There are people whom you see going through this, mostly though its the downward spiral, its not done with the intention of rebuilding but just destroying. I’ve seen people go through alcohol, smokes,pot or drugs just to run away from the pain. But there is a better way, a way that lifts you up, that makes you really deal with pain instead, that helps you to get to know oneself from the start. To reaffirm ones own truth. Instead of turning outward to relieve you of your pain, why not turn inward slowly? Its like, how you have to take it really slow after a big bout of Jaundice, you have to let your body be, not stretch it, let it gain its strength back day after day, month after month only this time its your soul.
Well, this is what I am doing, what YOGA is teaching me… I’m knocking down my walls, learning to love myself again and building the person that i once was, only this time, better.
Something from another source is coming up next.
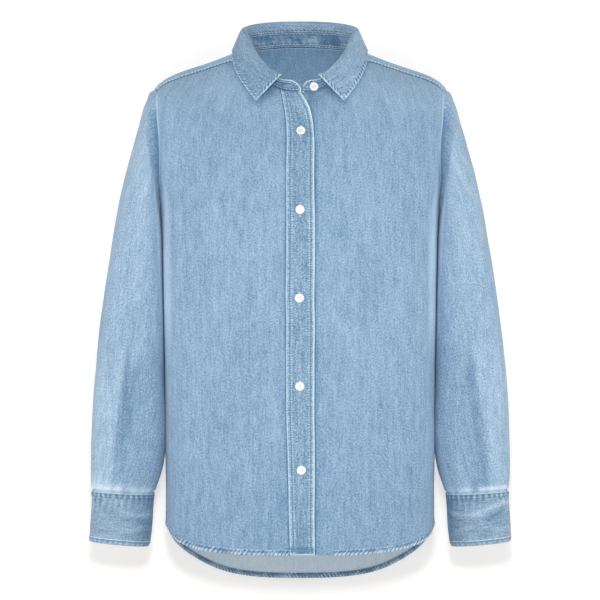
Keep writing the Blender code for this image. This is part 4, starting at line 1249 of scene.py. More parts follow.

Everyday I learn from my mistakes, I try and reach my innermost being through my practice and I’m realising the importance of being true to my self. My Yoga practice is taking me places that I’ve never reached before, its not just about making myself physically fit or being more beautiful on the outside… but its about finding my own True Happiness…my place of Peace… where reality (no matter how harsh) can be accepted and then Forgiven.
This is my journey, inward, where I grow with the help of Yoga, I put an end to my struggles and start acknowledging my spirit. I didn’t have a name in the beginning, but I do hope to have a name for myself when I finish.